As that was all playing out, Corbin’s teammates indeed were getting those runs back, plus one more to take the lead. They did so by doing what they did Tuesday night: Making loud contact in the air. The difference 18 hours later: The ball traveled just a bit farther in the daytime, turning loud outs into homers.
Ruiz, who did homer in Tuesday’s loss, did it again today, launching a Noah Syndergaard fastball to center for a two-out homer in the top of the second. The former Dodgers prospect barely had time to don the powdered wig and celebrate in the Nats dugout before Abrams duplicated the feat, launching Syndergaard’s 1-1 pitch to right-center for back-to-back jacks.
"I've been hitting the ball hard, and I wasn't getting the results that I wanted," Ruiz said. "But I've just got to keep doing what I'm doing, control what I can control. Keep working out in the gym, working on my routine. The results are going to be there if I control what I can control."
Candelario took over from there. The 29-year-old third baseman delivered a two-out RBI single in the third to tie the game at 3-3. Two innings later, he belted a changeup from Syndergaard deep to right-center for the two-run homer that gave the Nationals their first lead of the afternoon.
Having somehow gotten Corbin through the fifth with his team ahead, Davey Martinez finally had a chance to deploy his top relievers for the first time since Saturday.

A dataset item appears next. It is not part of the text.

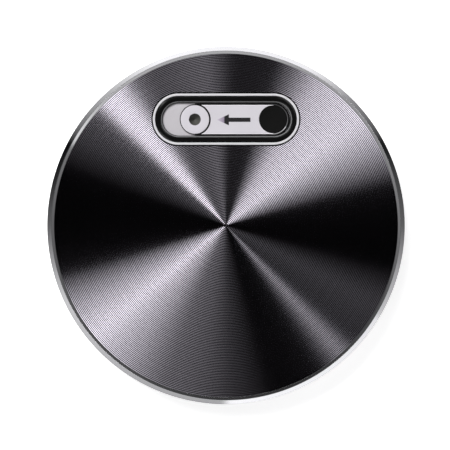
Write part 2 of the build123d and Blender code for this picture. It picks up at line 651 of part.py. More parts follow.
def lid_screws():
    low = LINER_Z[0] + 0.1
    screw = post(1.5, (low, LID_HEAD_Z), LID_SCREW_CIRCLE_R)
    screw += post(0.8, (LID_HEAD_Z, 19.4), LID_SCREW_CIRCLE_R)
    screw -= cross_recess(1.0, 0.18, (low, low + 0.25), LID_SCREW_CIRCLE_R)
    return group(round_the_axis(screw, LID_SCREW_ANGLES))


# ---------------------------------------------------------------- slider and latch
def slider_sole():
    """Black carrier under the bright plate, a little wider than it, with two studs for the latch plate."""
    half = SOLE_H / 2
    sole = block((CAP_X, PAD_X), (WINDOW_Y - half, WINDOW_Y + half), SOLE_Z)
    sole += post(half, SOLE_Z, PAD_X, WINDOW_Y)
    sole += post(SOLE_END_R, SOLE_Z, CAP_X, WINDOW_Y)
    sole -= post(CAP_HOLE_R, (SOLE_Z[1] - 0.25, SOLE_Z[1]), CAP_X, WINDOW_Y)
    for x in STUD_X:
        sole += post(STUD_R, (LATCH_Z[1], SOLE_Z[0]), x, WINDOW_Y)
        sole -= post(STUD_BORE_R, (LATCH_Z[1], SOLE_Z[1]), x, WINDOW_Y)
    return sole


def slider_plate():
    """Bright plate on the sole, cut round for the cap and the pad."""
    left, right = CAP_X - CAP_R, PAD_X + SLIDER_H / 2
    plate = pill(right - left, SLIDER_H, SLIDER_Z, (left + right) / 2)
    plate = chamfer(plate.faces().sort_by(Axis.Z)[-1].edges(), 0.3)
    plate -= post(CAP_R + CAP_GAP, SLIDER_Z, CAP_X, WINDOW_Y)
    plate -= post(PAD_R + 0.05, SLIDER_Z, PAD_X, WINDOW_Y)
    plate -= block((left, CAP_X + 2), (WINDOW_Y - SLIDER_H, WINDOW_Y + SLIDER_H), SLIDER_Z)
    return plate - arrow_outline(ARROW_DEPTH)


def arrow_outline(thickness):
    corners = [(ARROW_TIP_X, 0), (ARROW_NECK_X, ARROW_HEAD), (ARROW_NECK_X, ARROW_SHAFT),
               (ARROW_TAIL_X, ARROW_SHAFT), (ARROW_TAIL_X, -ARROW_SHAFT), (ARROW_NECK_X, -ARROW_SHAFT),
               (ARROW_NECK_X, -ARROW_HEAD)]
    outline = make_face(Polyline(*corners, close=True))
    return Pos(0, ARROW_Y, SLIDER_Z[1] - ARROW_DEPTH) * extrude(outline, thickness)


def slider_arrow():
    return arrow_outline(ARROW_DEPTH + 0.02)


def slider_cap():
    cap = post(CAP_R, (SOLE_Z[1], CAP_TOP), CAP_X, WINDOW_Y)
    cap = chamfer(cap.edges().filter_by(GeomType.CIRCLE).sort_by(Axis.Z)[-1], 0.15)
    return cap - post(CAP_HOLE_R, (SOLE_Z[1], CAP_TOP), CAP_X, WINDOW_Y)


def thumb_pad():
    """Dished black pad for the thumb."""
    pad = post(PAD_R, (SOLE_Z[1], SLIDER_Z[1] - 0.05), PAD_X, WINDOW_Y)
    return pad - Pos(PAD_X, WINDOW_Y, SOLE_Z[1] + 0.2 + PAD_DISH_R) * Sphere(PAD_DISH_R)


def latch_plate():
    """Steel plate under the slider, with a tongue to the rim and two bent hooks."""
    plate = block((-9, 13.5), (36.2, 44.6), LATCH_Z)
    tongue_x = (HOOK_X[1] - 1.1, HOOK_X[0] + 1.1)
    plate += block(tongue_x, (44.6, HOOK_Y[1]), LATCH_Z)
    for x in HOOK_X:
        plate += block((x - 1.1, x + 1.1), HOOK_Y, (HOOK_FOOT_Z[0], LATCH_Z[0]))
        plate += block((x + 1.1, x + 3.1), HOOK_Y, HOOK_FOOT_Z)
    for x in STUD_X:
        plate -= post(STUD_BORE_R + 0.05, LATCH_Z, x, WINDOW_Y)
        plate -= post(1.35, (LATCH_Z[0], STUD_HEAD_Z), x, WINDOW_Y)
    # tab that the return spring pushes on
    tab_y = (SPRING_Y - 1.1, SPRING_Y + 1.1)
    plate += block((SPRING_X[1], SPRING_X[1] + 0.8), tab_y, (LATCH_Z[0], 20.1))
    plate += block((SPRING_X[1], tongue_x[0]), tab_y, LATCH_Z)
    return plate


def slider_screws():
    head_z, thread_z = (LATCH_Z[0] + 0.02, STUD_HEAD_Z), (STUD_HEAD_Z, SOLE_Z[1] - 0.05)
    return group([post(1.3, head_z, x, WINDOW_Y) + post(STUD_BORE_R, thread_z, x, WINDOW_Y) for x in STUD_X])


def slider_spring():
    """Compression spring that pushes the latch back to rest."""
    wire, coil_r, turns = 0.15, 0.75, 12
    length = SPRING_X[1] - SPRING_X[0] - 2 * wire - 0.1
    coil = Rot(0, 90, 0) * Helix(length / turns, length, coil_r)
    coil = Pos(SPRING_X[0] + wire + 0.05, SPRING_Y, SPRING_Z) * coil
    return sweep(Plane(origin=coil @ 0, z_dir=coil % 0) * Circle(wire), path=coil)


# ---------------------------------------------------------------- write every node
MAKERS = (
    base_shell, side_band, upper_deck, rubber_feet, base_screws, latch_catches, rim_bumpers,
    hinge_pin, hinge_spring, battery_cells, battery_contacts, battery_door,
    main_board, board_screws, board_parts, headphone_jack, dc_jack, hold_switch, hold_knob,
    button_board, button_switches, drive_chassis, chassis_dampers, guide_rods,
    spindle_motor, spindle_shaft, turntable, disc_pad, chuck_balls,
    sled_motor, motor_pinion, drive_gear, gear_axle, pickup_rack, pickup_sled, pickup_board,
    lens_holder, objective_lens, rim_ring, lid_plate, window_bezel, switch_well, track_floor,
    lid_frame, lid_liner, lid_screws, slider_sole, slider_plate, slider_arrow, slider_cap,
    thumb_pad, latch_plate, slider_screws, slider_spring,
)

os.makedirs("parts", exist_ok=True)
for make in MAKERS:
    export_step(make(), f"parts/{make.__name__}.step")
for name, angle in BUTTON_ANGLES.items():
    export_step(belt_button(angle), f"parts/{name}.step")
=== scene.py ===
"""Portable CD player: looks, lights and camera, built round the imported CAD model.

Lengths are in metres, in the CAD model's own frame: +Z up, the lid's free edge and its catch at +Y.
"""
import json
from math import cos, pi, radians, sin, tan

import bmesh
import bpy
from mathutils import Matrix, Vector


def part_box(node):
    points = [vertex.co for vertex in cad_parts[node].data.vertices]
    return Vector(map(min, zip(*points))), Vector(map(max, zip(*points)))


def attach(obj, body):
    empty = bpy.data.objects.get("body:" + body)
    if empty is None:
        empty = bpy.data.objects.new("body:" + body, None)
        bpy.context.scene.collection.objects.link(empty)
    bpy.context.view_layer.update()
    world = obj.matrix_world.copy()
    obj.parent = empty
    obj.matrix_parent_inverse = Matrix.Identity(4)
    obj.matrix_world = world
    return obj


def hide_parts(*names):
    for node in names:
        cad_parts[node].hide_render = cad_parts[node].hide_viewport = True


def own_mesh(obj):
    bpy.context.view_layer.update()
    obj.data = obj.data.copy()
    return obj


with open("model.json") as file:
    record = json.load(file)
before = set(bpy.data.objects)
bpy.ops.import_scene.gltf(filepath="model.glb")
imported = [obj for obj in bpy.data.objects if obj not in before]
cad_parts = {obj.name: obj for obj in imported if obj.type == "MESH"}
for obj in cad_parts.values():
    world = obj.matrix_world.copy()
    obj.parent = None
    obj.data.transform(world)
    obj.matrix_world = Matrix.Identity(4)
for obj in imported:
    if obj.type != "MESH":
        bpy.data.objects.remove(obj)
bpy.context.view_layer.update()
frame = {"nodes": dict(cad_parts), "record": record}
MM = 0.001


# ---------------------------------------------------------------- sizes read from the frame
def centre_of(node):
    low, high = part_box(node)
    return [(a + b) / 2 for a, b in zip(low, high)]


PLATE_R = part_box("lid_plate")[1][0]
PLATE_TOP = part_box("lid_plate")[1][2]
PLATE_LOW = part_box("lid_plate")[0][2]
WINDOW_X, WINDOW_Y, _ = centre_of("window_bezel")
BEZEL_SIZE = [b - a for a, b in zip(*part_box("window_bezel"))]
RIM_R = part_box("rim_ring")[1][0]
OBJECT_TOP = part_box("rim_ring")[1][2]
CAP_X, _, _ = centre_of("slider_cap")
PAD_X, _, _ = centre_of("thumb_pad")
BAR_Y = WINDOW_Y - 0.09 * MM          # the bar and cap lie a little below the window's middle
CAP_HOLE_R, CAP_GAP = 2.25, 0.6       # mm, the cap's hole and the gap round the cap
CUP_LOOK_DEPTH = 3.4 * MM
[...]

Well rested or not, though, the task of producing four scoreless innings against the Dodgers to protect a one-run lead was a heavy one.
Thanks to a long-awaited power display from their own lineup, the Nationals made sure the bullpen’s task was just a little bit easier.
"Big home runs today," Davey Martinez said. "Big home runs. All in all, the at-bats have been good. We've been hitting the ball hard. Let's continue to do that."